Although two bills were introduced in the US Congress on 13 June 2006 to extend PNTR to Vietnam, there are still several hurdles facing Vietnam in this practically final step. Traditionally, Vietnam's trade relations with the US have often been linked to concerns for human rights and religious freedom. In addition, the US-Vietnam agreement has been consistently opposed by US textile manufacturers and lobbies such as the National Council of Textile Organizations and American Manufacturing Trade Action Coalition. Facing an election, US lawmakers may be reluctant to vote on a trade pact that may damage their re-election prospects. On the positive side, there has recently been a constructive development in the political relationship between the two countries, manifesting in top-level bilateral visits (such as Prime Minister Khai's US visit in 2005 and House Speaker Dennis Hastert's recent visit to Vietnam). Vietnam can also count on the support of the US-Vietnam WTO Coalition, a powerful lobby group launched in April 2006. President Bush's forthcoming APEC and bilateral visit to Vietnam is another factor in Vietnam's favour. The Vietnamese Government is conscious of the significance of political lobbying and has taken a pro-active stance by sending several delegations to the US.
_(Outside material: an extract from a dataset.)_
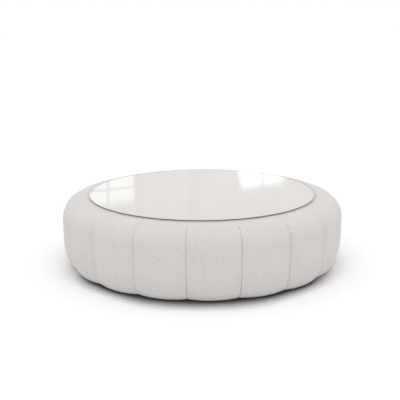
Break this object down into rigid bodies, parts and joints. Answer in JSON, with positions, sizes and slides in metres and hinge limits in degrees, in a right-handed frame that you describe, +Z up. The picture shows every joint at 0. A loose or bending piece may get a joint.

Business preparation for WTO membership in Vietnam has got off to a bad start. Several weeks after the signing of the US-Vietnam bilateral market access agreement, the Minister of Vietnam's Ministry of Commerce has failed to deliver on his promise to make a public announcement of the details of the agreement. According to a trade official, the details of Vietnam's WTO agreements can only be announced after Vietnam has completed all multilateral negotiations with its WTO partner countries. This explanation is not plausible because, as a member of the WTO, Vietnam cannot, in principle, discriminate between its partner countries (ie, the US-Vietnam WTO agreement can also apply to Vietnam's other WTO partner countries). This also seems to contradict Vice Prime Minister Vu Khoan's view about the need for widespread public dissemination of the detailed content of the agreement to the people, especially the business community, by responsible government departments. In the absence of concrete information from the Vietnamese side at this stage, local businesses and organisations have had to rely on a list of specific and detailed content of the agreement published on the website of the Office of the US Trade Representative (USTR). Naturally, this list is intended for the consumption of US businesses and does not particularly cater to the Vietnamese business sector.
In cases where the US-Vietnam WTO agreement requires Vietnam to open its markets deeper and faster than the BTA between US and Vietnam, the WTO agreement will replace the BTA. However, the BTA encompasses many issues that the WTO agreement does not (eg, the BTA has a separate chapter that deals explicitly with FDI) and not all elements of the WTO agreement are more favourable to US businesses as compared with the BTA (eg, to establish a branch in Vietnam, a US bank needs to have assets exceeding US$10 billion under the WTO agreement while this was not required under the BTA). Although not explicitly stated in the URTS list, it is understood that Vietnam agreed to an enforcement mechanism stating that if Vietnam did not comply with its commitments to give up export subsidies, and even within the first 12 months of accession, the US could reimpose textile quotas. Further, Vietnam will continue to be treated as a non-market economy for US anti- dumping cases for up to 12 years from 2006 (compared with 15 years when China signed a similar deal with the US in 2001).
As widely recognised in Vietnam, its WTO membership means both opportunities and challenges to both the government and the private sectors. Overall, WTO membership will provide Vietnam with a much needed kick-start to revive its economic reform which seems to have been losing momentum in recent years. However, it is not the kind of reform that the Vietnamese government can dictate or control. It is indeed difficult to visualise how a small, transition nation founded on the principle of national independence will navigate its course in an increasingly interdependent world. In particular, Vietnam's willingness and ability to live by the rule of WTO law, including the protection of intellectual property rights (which is extremely important to the US as evident by Mr Bill Gate's recent visit to Vietnam), remains to be tested. Competition in a globalised world is fierce and many sectors, especially the agriculture and service sectors, will suffer some inevitable short-term costs of resource allocation adjustments. However, in the case of inefficient and state-owned banks and telecommunications, Vietnam's accession to the WTO will be a blessing to the country.
WATCHPOINT: How fast and by how much Vietnam will eliminate its export subsidies will indicate Vietnam's early commitment to its imminent WTO membership.